In my experience, the work part can be the most difficult with this. I've done two long distance moves and am getting ready for another. Finding a place to live can be fine if you're very open and etc etc.
For my most recent move, I've decided that it may be easiest to save enough money to live somewhere a couple months and then try to get a job there. This seems like not the ideal choice (and obviously, as mentioned above and as your parents etc will probably echo, it's not) but it's just too much to tell an employer "hello I can't interview in person, and also I don't have a place to live lined up yet and am not in the city etc". At the very least if you move there first, you can pound the pavement hard on the job hunt and it seems likely that in a 2 month span, you'll be able to find SOMETHING for a job if you try. You'll be on a bit of a timer, but that's just all the more motivation to go secure work. If you save for 3 months, that's a fair amount of time.
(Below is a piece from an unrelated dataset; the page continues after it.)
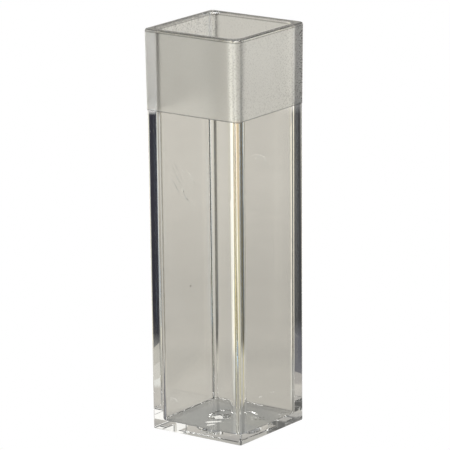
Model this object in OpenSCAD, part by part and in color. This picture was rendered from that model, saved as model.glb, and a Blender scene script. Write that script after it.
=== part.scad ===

So I guess my advice is.. consider doing up a budget in Excel/whatever of how much money you'll realistically have to spend to live somewhere two/three/whatever number of months, including rent/food/luxury/as specific as you can get, and then save that money. That's what I'm currently doing. You may get lucky with an employer that will interview by Skype and is totally cool, but in my experience that's rare. If you can do your budget accurately, including money you'll blow on dumb shit/Subway/shit for your moving expenses/shipping, it'll feel damn good and you'll have a concrete goal. Then find an apartment, figure out how to get there, and just.. go.
Don't wait!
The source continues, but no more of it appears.